▼▼▼
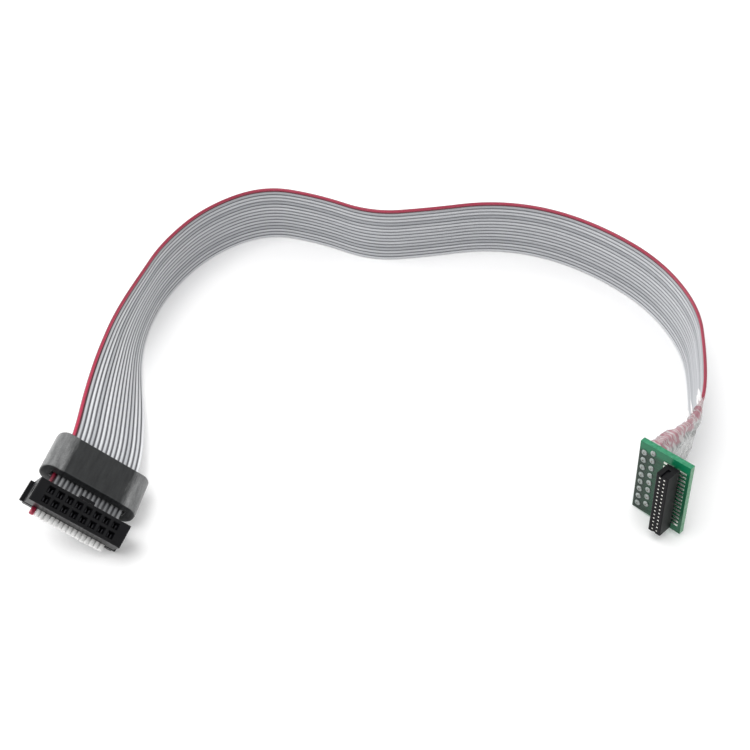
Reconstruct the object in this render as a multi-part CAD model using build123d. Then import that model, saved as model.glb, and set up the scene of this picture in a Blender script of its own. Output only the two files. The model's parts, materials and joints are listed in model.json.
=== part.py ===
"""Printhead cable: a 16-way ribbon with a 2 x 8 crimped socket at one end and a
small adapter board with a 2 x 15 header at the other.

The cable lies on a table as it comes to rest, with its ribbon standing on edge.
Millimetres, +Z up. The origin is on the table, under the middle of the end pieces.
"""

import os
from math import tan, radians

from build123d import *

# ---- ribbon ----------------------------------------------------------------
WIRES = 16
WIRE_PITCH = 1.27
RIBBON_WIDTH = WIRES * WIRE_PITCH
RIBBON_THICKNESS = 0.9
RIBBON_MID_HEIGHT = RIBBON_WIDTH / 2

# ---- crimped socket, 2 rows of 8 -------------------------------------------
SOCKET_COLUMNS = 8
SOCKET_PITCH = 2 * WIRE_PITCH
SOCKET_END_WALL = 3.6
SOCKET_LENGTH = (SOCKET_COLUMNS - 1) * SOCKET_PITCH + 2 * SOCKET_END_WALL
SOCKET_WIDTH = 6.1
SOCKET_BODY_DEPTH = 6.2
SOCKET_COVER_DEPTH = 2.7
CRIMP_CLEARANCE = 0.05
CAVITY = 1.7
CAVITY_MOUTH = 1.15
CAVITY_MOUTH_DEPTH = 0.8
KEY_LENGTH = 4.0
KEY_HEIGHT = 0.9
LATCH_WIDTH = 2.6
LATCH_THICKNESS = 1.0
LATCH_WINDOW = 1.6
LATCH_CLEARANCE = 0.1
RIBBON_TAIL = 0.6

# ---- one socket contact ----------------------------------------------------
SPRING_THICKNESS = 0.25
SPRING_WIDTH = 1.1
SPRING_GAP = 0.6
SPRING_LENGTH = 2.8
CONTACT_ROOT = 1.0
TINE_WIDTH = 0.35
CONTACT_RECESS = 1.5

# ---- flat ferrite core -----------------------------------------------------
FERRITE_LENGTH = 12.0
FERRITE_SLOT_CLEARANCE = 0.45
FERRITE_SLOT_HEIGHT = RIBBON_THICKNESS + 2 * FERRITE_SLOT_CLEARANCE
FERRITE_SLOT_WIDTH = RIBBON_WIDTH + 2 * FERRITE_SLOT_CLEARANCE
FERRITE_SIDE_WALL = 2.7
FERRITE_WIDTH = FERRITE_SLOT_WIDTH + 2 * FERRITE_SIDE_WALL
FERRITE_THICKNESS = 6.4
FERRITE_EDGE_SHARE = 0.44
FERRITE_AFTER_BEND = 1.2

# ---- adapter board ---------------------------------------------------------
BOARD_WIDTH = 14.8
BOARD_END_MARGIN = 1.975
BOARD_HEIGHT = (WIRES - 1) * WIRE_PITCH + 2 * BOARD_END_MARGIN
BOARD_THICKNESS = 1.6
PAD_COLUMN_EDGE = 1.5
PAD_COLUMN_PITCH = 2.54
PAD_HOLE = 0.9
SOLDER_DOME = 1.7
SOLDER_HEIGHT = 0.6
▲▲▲
* Given request
Starting with the first line of the data above, copy each line exactly until you reach the line with "CONTACT_RECESS = 1.5"; include that line as well.

* Worked solution
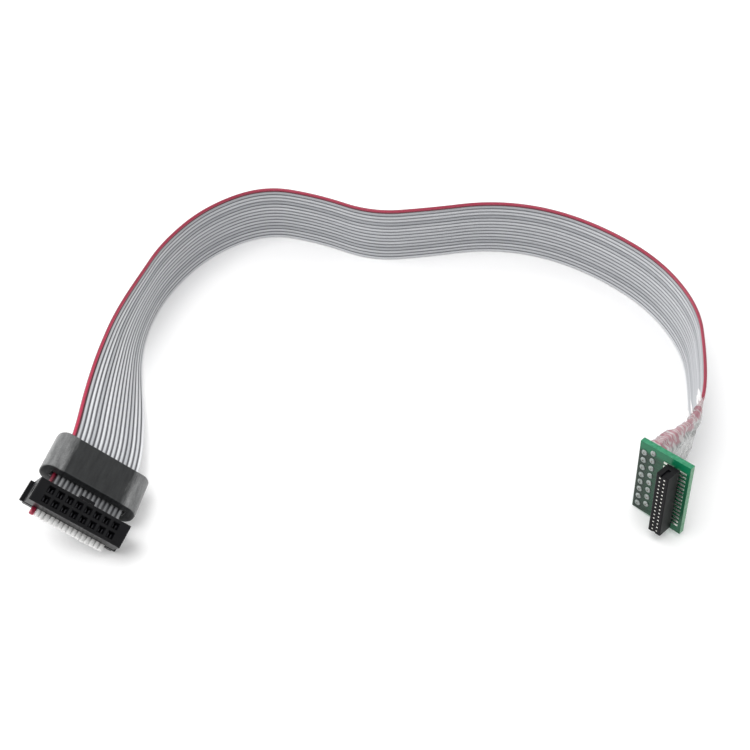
Reconstruct the object in this render as a multi-part CAD model using build123d. Then import that model, saved as model.glb, and set up the scene of this picture in a Blender script of its own. Output only the two files. The model's parts, materials and joints are listed in model.json.
=== part.py ===
"""Printhead cable: a 16-way ribbon with a 2 x 8 crimped socket at one end and a
small adapter board with a 2 x 15 header at the other.

The cable lies on a table as it comes to rest, with its ribbon standing on edge.
Millimetres, +Z up. The origin is on the table, under the middle of the end pieces.
"""

import os
from math import tan, radians

from build123d import *

# ---- ribbon ----------------------------------------------------------------
WIRES = 16
WIRE_PITCH = 1.27
RIBBON_WIDTH = WIRES * WIRE_PITCH
RIBBON_THICKNESS = 0.9
RIBBON_MID_HEIGHT = RIBBON_WIDTH / 2

# ---- crimped socket, 2 rows of 8 -------------------------------------------
SOCKET_COLUMNS = 8
SOCKET_PITCH = 2 * WIRE_PITCH
SOCKET_END_WALL = 3.6
SOCKET_LENGTH = (SOCKET_COLUMNS - 1) * SOCKET_PITCH + 2 * SOCKET_END_WALL
SOCKET_WIDTH = 6.1
SOCKET_BODY_DEPTH = 6.2
SOCKET_COVER_DEPTH = 2.7
CRIMP_CLEARANCE = 0.05
CAVITY = 1.7
CAVITY_MOUTH = 1.15
CAVITY_MOUTH_DEPTH = 0.8
KEY_LENGTH = 4.0
KEY_HEIGHT = 0.9
LATCH_WIDTH = 2.6
LATCH_THICKNESS = 1.0
LATCH_WINDOW = 1.6
LATCH_CLEARANCE = 0.1
RIBBON_TAIL = 0.6

# ---- one socket contact ----------------------------------------------------
SPRING_THICKNESS = 0.25
SPRING_WIDTH = 1.1
SPRING_GAP = 0.6
SPRING_LENGTH = 2.8
CONTACT_ROOT = 1.0
TINE_WIDTH = 0.35
CONTACT_RECESS = 1.5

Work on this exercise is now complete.